An Online Blog Dedicated to Hobbyists and Light Industrial Users, and Potential Users, of Desktop 3D Printing and Fabricating Solutions.
Monday, June 25, 2007
V-FLASH Newsletter Announces Beta to Begin
We received an email this morning, from V-Flash, containing their latest newsletter. The bulk of the newsletter was dedicated to explaining why they chose to build the objects in an upside down orientation.
Why Upside Down?
The primary reason, of course, is that they use a photocurable liquid and if they didn't build upside down they would have to build the objects in a tank holding all the liquid. Obviously, that isn't the optimal solution if you've found another. And, they have, as you can see in the above illustration.
It's an ingenious solution that dips a sheet of film into a cartridge holding the liquid and pulls it back out, carrying a layer of the liquid on its surface. The hanging piece is lowered into the layer of liquid and some of the liquid is photo cured to create the next layer of the object. Any uncured liquid is simply carried back into the cartridge during the next build cycle.
This is a great technique for making the process both efficient of materials and clean. But, there are a few ramifications for designing a piece built in this way since there are no actual support materials. For most shapes where building a piece would require support materials if the piece were build right side up, there is no need for support with the upside down build. It's a great idea.
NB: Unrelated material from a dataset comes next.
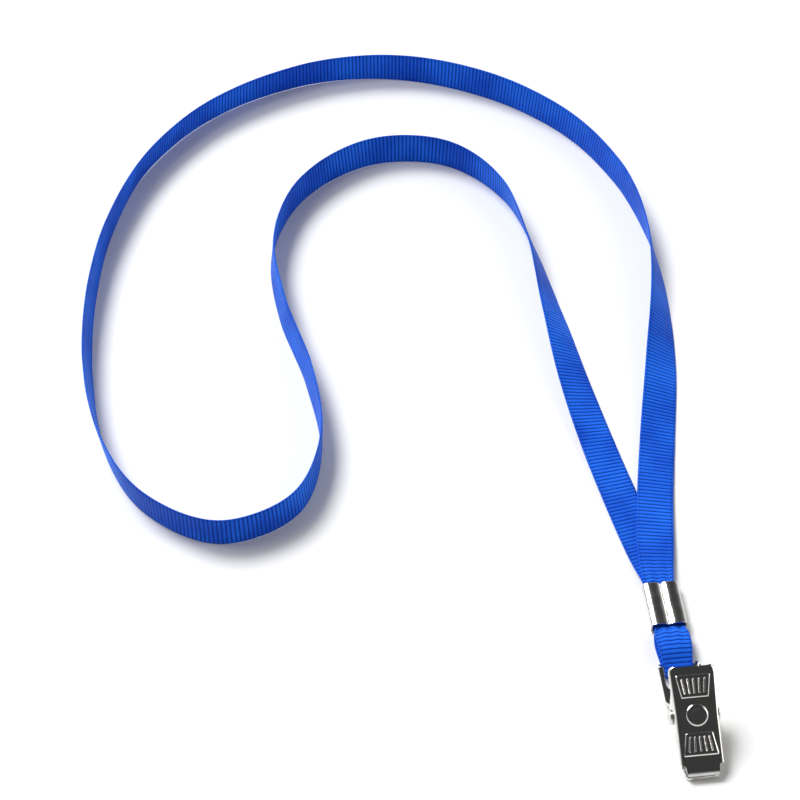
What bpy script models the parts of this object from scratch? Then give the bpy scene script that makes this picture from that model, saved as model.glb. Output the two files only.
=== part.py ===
"""A neck lanyard lying on a table: a flat ribbon loop, a folded metal crimp and a bulldog badge clip.

Units are metres, +Z is up and the table is z = 0. The clip lies along Y with its nose towards -Y,
and the origin is below the middle of the clip, its short ribbon loop and the crimp.
"""

from math import asin, atan2, cos, pi, radians, sin

import bpy
from mathutils import Matrix, Vector

MM = 0.001
GAP = 0.25 * MM

# ribbon
RIBBON_WIDTH = 10.0 * MM
RIBBON_THICK = 0.6 * MM
PINCHED_WIDTH = 8.0 * MM
WINDOW_RIBBON_WIDTH = 7.6 * MM

# clip: shared by both levers
SHEET = 0.55 * MM
CLIP_WIDTH = 11.0 * MM
INNER_WIDTH = CLIP_WIDTH - 2 * SHEET - 2 * GAP
PIVOT_ALONG = 15.0 * MM
PIVOT_OVER_LONG = 5.3 * MM
PIVOT_OVER_SHORT = 3.8 * MM
EAR_TOP = 2.8 * MM
LONG_WALL = 1.9 * MM
SHORT_WALL = 0.8 * MM
NOSE_WIDTH = 8.6 * MM
NOSE_LENGTH = 3.0 * MM
LIP_LENGTH = 0.9 * MM
LIP_RISE = 0.4 * MM
JAW_MEET = LIP_RISE + SHEET / 2 + GAP / 2
JAW_ANGLE = atan2(PIVOT_OVER_LONG - JAW_MEET, PIVOT_ALONG) + atan2(PIVOT_OVER_SHORT - JAW_MEET, PIVOT_ALONG)

LONG_LEVER = 32.5 * MM
SHORT_LEVER = 27.0 * MM
TAIL_FLARE = 0.45 * MM
TAIL_BAR = 2.6 * MM
WIDE_FROM = 20.5 * MM
WIDE_STEP = 0.8 * MM
CORNER = 0.7 * MM
BEND = 0.45 * MM
LEAST_WALL = 0.3 * MM
ROUND_SHARE = 0.8
WINDOW_LENGTH = 4.9 * MM
WINDOW_WIDTH = 8.3 * MM

NOSE_Y = -28.3 * MM
TILT = asin((RIBBON_THICK + GAP) / (LONG_LEVER - 2 * TAIL_BAR))

# pivot and spring
PIN_RADIUS = 1.0 * MM
HOLE_RADIUS = 1.3 * MM
HEAD_RADIUS = 2.0 * MM
HEAD_HEIGHT = 0.9 * MM
WIRE_RADIUS = 0.32 * MM
COIL_RADIUS = 2.1 * MM
COIL_HALF = 3.55 * MM
COIL_TURNS = 9
COIL_SIDES = 12
LEG_REACH = 8.0 * MM

# crimp
CRIMP_WIDTH = 9.6 * MM
CRIMP_LENGTH = 13.0 * MM
CRIMP_SHEET = 0.45 * MM
CRIMP_CREST = 0.75 * MM
CRIMP_BEND = 0.5 * MM
SEAM_HALF = 0.15 * MM
CRIMP_END_Y = 28.7 * MM
CRIMP_START_Y = CRIMP_END_Y - CRIMP_LENGTH
LOWER_LAYER = CRIMP_SHEET + GAP + RIBBON_THICK / 2
UPPER_LAYER = LOWER_LAYER + RIBBON_THICK + GAP
SEAM_MID = UPPER_LAYER + RIBBON_THICK / 2 + GAP + CRIMP_SHEET / 2

# The strap's route from the crimp's upper layer round to its lower layer: x, y, lift above the table
# and roll, in millimetres and degrees. Roll 0 is flat, 90 stands on edge and 180 is flat, turned over.
STRAP_ROUTE = [
    (0.0, 22.3, 1.85, 0),
    (0.0, 29.5, 1.85, 0),
    (1.5, 42.0, 1.4, 0),
    (5.0, 60.0, 0.8, 2),
    (10.0, 82.0, 0.1, 8),
    (15.5, 106.0, 0.0, 24),
    (20.0, 132.0, 0.0, 55),
    (21.5, 158.0, 0.0, 82),
    (17.0, 184.0, 0.0, 94),
    (4.0, 209.0, 0.0, 99),
    (-18.0, 229.0, 0.0, 98),
    (-47.0, 241.0, 0.0, 92),
    (-79.0, 241.0, 0.0, 84),
    (-109.0, 228.0, 0.0, 79),
    (-131.0, 205.0, 0.0, 80),
    (-144.0, 177.0, 0.0, 88),
    (-150.0, 148.0, 0.0, 97),
    (-151.0, 119.0, 0.0, 101),
    (-147.0, 92.0, 0.0, 97),
    (-136.0, 69.0, 0.0, 89),
    (-116.0, 56.0, 0.0, 84),
    (-95.0, 63.0, 0.0, 86),
    (-86.0, 84.0, 0.0, 92),
    (-87.0, 110.0, 0.0, 98),
    (-93.0, 137.0, 0.0, 100),
    (-94.0, 163.0, 0.0, 94),
    (-83.0, 187.0, 0.0, 86),
    (-61.0, 201.0, 0.0, 82),
    (-37.0, 198.0, 0.0, 86),
    (-21.0, 180.0, 0.0, 96),
    (-15.0, 155.0, 0.0, 110),
    (-13.0, 130.0, 0.0, 134),
    (-11.0, 104.0, 0.0, 158),
    (-8.0, 80.0, 0.0, 173),
    (-4.5, 58.0, 0.1, 179),
    (-1.5, 41.0, 0.4, 180),
    (0.0, 29.5, 1.0, 180),
    (0.0, 22.3, 1.0, 180),
]
STRAP_STEP = 6.0 * MM


def clear_scene():
    for old in list(bpy.data.objects):
        bpy.data.objects.remove(old, do_unlink=True)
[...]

But, one of the benefits of 3D printing is having the ability to create pieces within pieces. A cage with an animal inside it would be an example. When building this type of piece in the V-Flash, without some minor revisions to the design, the animal would simply remain on the film. It's a simple fix. Simply add tiny breakaway sprues connecting the bottom of the animal to the bottom of the cage and break the sprue after the job is completed. The sprues have to be carefully located and easily broken; but, it's not a monumental problem.
Preparing for Beta
The big news in the newsletter, was that they are preparing to begin beta testing the V-Flash. This stopped us in our tracks since we had assumed that beta testing had been well underway given the announced target for delivery of the first units. It seemed to us that they were hinting that the delivery schedule might be slipping a bit. While we're as anxious as anyone to see desktop 3D printers arriving as soon as possible, we'd rather have the first users have a great experience with their new tools. So, whatever it takes to get it right, it takes.
Sample Parts Scarcity
No matter which of the new desktop units you are interested in, it takes a long time to create a part. Estimates are around 1" of height per hour. So, there aren't all that many parts being created, even if several machines are being run constantly.
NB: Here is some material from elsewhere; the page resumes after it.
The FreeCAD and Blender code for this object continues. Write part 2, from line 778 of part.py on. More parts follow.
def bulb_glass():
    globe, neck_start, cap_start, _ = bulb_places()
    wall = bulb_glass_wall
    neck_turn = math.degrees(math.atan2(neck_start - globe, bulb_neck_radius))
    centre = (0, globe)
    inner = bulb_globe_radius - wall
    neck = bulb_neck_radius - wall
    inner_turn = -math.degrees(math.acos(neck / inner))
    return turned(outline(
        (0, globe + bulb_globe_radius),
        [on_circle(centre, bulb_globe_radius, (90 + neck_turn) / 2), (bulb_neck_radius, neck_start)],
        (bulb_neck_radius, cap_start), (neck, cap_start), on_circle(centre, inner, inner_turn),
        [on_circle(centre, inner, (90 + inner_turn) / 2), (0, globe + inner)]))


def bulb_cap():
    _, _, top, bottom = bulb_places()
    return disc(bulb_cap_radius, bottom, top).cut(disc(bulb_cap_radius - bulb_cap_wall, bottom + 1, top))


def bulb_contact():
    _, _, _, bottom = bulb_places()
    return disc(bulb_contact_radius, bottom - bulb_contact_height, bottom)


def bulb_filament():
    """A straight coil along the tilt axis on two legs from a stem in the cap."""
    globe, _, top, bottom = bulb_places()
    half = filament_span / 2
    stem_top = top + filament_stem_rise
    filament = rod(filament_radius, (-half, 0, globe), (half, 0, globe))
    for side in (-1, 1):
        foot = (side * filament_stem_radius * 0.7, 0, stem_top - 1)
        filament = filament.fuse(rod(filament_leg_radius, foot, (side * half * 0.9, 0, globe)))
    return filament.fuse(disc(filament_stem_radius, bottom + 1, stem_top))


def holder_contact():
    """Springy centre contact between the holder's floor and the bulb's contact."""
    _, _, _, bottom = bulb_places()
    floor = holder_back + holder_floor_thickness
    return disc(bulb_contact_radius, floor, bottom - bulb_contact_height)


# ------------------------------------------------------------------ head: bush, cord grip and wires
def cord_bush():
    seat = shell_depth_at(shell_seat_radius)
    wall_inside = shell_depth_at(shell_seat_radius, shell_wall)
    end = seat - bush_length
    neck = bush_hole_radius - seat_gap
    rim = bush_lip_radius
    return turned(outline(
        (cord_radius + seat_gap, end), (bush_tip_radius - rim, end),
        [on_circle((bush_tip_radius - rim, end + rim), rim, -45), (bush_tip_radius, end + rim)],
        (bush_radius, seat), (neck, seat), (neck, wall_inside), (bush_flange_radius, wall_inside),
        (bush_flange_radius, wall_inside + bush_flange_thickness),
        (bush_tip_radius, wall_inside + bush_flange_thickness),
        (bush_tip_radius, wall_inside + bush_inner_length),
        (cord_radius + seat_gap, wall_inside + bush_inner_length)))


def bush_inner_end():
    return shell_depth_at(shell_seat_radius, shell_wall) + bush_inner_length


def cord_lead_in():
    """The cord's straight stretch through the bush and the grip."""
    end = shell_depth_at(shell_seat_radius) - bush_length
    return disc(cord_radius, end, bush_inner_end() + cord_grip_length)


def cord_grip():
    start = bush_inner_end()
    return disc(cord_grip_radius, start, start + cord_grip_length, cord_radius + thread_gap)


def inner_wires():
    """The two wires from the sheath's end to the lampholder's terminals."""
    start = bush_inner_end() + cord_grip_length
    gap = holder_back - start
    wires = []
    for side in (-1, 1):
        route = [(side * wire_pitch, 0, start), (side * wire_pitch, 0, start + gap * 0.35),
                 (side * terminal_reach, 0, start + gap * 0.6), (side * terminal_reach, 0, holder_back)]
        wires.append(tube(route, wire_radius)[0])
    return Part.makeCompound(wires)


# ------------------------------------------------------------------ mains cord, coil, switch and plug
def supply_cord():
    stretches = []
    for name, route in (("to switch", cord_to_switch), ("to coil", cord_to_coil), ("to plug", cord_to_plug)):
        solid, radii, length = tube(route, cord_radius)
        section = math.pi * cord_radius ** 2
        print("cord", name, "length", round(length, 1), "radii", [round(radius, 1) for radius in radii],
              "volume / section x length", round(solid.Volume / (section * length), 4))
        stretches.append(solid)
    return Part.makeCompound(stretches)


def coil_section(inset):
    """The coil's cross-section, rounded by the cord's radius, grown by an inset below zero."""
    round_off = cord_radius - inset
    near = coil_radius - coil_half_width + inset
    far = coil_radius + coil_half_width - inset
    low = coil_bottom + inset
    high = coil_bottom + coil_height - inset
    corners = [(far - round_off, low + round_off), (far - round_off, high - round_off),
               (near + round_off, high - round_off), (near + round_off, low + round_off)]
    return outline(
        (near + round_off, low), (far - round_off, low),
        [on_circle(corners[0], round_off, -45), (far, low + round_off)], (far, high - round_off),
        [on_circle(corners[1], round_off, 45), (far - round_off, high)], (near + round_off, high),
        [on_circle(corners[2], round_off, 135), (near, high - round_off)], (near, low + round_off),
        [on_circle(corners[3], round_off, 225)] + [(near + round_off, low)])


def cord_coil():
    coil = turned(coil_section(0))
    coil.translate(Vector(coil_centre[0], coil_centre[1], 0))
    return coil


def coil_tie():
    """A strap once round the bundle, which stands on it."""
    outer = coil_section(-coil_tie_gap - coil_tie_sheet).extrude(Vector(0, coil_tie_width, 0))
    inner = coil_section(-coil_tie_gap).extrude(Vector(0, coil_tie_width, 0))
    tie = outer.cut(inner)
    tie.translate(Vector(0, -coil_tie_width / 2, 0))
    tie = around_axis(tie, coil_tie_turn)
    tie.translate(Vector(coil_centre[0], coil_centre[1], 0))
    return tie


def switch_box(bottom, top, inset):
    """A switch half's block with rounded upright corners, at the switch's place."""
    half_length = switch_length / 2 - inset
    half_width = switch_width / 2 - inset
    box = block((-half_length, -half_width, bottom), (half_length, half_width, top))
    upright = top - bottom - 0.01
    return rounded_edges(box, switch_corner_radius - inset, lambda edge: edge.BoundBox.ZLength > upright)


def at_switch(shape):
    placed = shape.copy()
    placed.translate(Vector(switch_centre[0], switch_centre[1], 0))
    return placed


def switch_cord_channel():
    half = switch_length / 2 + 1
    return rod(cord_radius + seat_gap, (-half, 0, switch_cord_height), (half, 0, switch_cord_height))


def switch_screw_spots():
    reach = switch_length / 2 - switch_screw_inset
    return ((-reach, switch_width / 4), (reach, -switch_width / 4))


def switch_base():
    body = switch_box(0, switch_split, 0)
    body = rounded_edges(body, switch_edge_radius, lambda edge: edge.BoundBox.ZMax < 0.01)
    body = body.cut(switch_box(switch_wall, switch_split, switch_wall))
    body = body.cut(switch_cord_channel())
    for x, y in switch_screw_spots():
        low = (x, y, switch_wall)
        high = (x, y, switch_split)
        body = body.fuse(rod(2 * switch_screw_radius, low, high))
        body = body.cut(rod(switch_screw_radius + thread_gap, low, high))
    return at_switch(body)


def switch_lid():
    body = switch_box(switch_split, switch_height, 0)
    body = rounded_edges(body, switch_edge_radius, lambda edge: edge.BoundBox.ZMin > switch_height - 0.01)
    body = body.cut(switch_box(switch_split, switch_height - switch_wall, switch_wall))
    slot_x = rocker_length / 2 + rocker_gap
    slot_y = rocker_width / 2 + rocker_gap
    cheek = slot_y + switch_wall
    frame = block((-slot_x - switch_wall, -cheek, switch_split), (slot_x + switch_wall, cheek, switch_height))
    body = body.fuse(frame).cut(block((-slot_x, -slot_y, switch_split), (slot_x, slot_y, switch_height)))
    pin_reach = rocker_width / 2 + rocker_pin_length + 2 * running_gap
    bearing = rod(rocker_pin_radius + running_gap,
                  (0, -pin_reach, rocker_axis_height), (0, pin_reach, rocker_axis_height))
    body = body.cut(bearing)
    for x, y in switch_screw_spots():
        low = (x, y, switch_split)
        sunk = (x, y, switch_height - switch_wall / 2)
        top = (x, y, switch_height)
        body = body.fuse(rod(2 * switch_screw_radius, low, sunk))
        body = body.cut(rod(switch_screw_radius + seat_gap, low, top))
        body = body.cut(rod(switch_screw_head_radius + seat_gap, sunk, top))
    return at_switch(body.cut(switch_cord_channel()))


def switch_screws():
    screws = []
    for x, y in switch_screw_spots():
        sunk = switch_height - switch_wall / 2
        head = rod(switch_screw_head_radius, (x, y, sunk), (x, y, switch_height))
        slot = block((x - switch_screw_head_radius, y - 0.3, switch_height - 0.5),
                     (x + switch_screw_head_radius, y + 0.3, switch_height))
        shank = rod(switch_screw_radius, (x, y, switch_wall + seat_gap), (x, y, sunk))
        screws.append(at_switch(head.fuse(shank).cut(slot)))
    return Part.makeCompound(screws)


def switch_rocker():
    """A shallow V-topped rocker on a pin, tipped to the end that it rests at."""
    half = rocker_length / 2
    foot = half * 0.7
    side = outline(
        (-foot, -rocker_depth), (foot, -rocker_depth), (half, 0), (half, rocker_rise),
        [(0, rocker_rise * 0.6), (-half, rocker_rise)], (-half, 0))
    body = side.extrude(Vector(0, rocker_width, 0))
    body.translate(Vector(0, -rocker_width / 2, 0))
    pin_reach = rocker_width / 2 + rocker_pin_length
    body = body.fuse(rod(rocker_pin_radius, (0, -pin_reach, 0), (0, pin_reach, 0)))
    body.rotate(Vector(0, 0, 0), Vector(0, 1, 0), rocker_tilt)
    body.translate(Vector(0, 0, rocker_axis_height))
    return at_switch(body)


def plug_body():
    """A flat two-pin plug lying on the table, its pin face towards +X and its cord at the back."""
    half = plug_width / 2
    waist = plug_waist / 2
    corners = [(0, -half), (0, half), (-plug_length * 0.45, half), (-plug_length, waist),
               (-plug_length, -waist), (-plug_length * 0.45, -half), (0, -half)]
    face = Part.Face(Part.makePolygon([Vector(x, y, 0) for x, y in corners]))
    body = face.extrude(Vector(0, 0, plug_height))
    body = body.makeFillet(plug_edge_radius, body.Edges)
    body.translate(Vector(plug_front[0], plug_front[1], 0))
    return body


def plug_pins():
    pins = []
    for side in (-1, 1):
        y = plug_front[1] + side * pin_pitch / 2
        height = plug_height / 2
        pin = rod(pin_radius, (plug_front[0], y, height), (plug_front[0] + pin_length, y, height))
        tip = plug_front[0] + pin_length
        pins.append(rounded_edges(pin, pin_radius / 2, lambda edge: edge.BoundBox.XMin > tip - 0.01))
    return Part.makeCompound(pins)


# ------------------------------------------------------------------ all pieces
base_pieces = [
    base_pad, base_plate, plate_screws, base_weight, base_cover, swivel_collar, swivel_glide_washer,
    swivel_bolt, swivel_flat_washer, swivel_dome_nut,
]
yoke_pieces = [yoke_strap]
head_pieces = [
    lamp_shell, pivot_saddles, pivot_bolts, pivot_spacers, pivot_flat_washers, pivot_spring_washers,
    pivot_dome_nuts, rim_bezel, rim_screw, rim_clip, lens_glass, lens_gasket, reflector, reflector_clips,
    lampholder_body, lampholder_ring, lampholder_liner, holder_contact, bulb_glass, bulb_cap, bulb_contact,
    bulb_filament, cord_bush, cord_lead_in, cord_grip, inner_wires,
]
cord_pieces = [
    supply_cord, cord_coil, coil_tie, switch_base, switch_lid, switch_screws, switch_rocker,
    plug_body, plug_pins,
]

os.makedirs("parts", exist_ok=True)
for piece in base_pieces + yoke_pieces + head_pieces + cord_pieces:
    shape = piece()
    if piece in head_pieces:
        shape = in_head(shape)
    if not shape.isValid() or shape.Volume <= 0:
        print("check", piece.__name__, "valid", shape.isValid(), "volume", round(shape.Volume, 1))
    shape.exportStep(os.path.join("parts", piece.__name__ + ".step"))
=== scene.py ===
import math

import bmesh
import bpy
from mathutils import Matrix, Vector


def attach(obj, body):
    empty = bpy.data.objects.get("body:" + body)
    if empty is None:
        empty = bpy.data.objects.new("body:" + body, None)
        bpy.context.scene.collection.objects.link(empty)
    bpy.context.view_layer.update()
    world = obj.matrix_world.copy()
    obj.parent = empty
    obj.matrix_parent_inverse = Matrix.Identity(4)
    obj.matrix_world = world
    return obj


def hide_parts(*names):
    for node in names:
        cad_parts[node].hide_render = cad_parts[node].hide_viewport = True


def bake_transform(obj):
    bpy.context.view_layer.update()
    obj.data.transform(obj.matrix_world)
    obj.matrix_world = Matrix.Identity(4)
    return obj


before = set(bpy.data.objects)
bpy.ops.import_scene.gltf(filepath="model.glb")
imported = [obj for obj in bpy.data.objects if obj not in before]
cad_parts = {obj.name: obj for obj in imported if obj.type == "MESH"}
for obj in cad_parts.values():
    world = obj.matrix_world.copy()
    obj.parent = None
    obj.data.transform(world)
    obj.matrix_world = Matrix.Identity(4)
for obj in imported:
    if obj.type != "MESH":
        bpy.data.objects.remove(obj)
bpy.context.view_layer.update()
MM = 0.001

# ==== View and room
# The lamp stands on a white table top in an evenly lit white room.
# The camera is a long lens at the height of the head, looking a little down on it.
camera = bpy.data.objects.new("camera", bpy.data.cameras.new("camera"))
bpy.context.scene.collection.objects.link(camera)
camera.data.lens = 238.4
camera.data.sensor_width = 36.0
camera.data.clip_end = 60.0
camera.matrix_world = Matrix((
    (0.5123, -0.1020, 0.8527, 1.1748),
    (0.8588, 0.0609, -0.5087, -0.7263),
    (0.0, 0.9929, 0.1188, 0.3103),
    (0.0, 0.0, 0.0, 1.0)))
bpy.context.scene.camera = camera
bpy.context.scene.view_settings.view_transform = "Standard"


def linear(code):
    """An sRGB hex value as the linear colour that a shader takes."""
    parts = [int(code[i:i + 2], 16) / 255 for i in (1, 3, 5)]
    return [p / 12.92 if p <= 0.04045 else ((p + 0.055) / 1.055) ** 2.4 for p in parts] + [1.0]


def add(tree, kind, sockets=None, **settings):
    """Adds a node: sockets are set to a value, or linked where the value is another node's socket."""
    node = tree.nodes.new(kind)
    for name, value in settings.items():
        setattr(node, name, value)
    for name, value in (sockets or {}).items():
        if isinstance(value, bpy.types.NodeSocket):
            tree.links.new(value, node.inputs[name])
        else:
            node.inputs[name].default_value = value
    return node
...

We expect this shortage of sample parts to continue long after the units are in beta. But, even so, we hope to be able to be able to see a least some small samples of the V-Flash materials before the units are shipped, so that we can test its characteristics for you. We're already doing this with some materials created in the Desktop Factory 3D printer which will allow us to be able to help potential buyers and users with realistic expectations and suggestions for getting the most out of the printer based on these tests.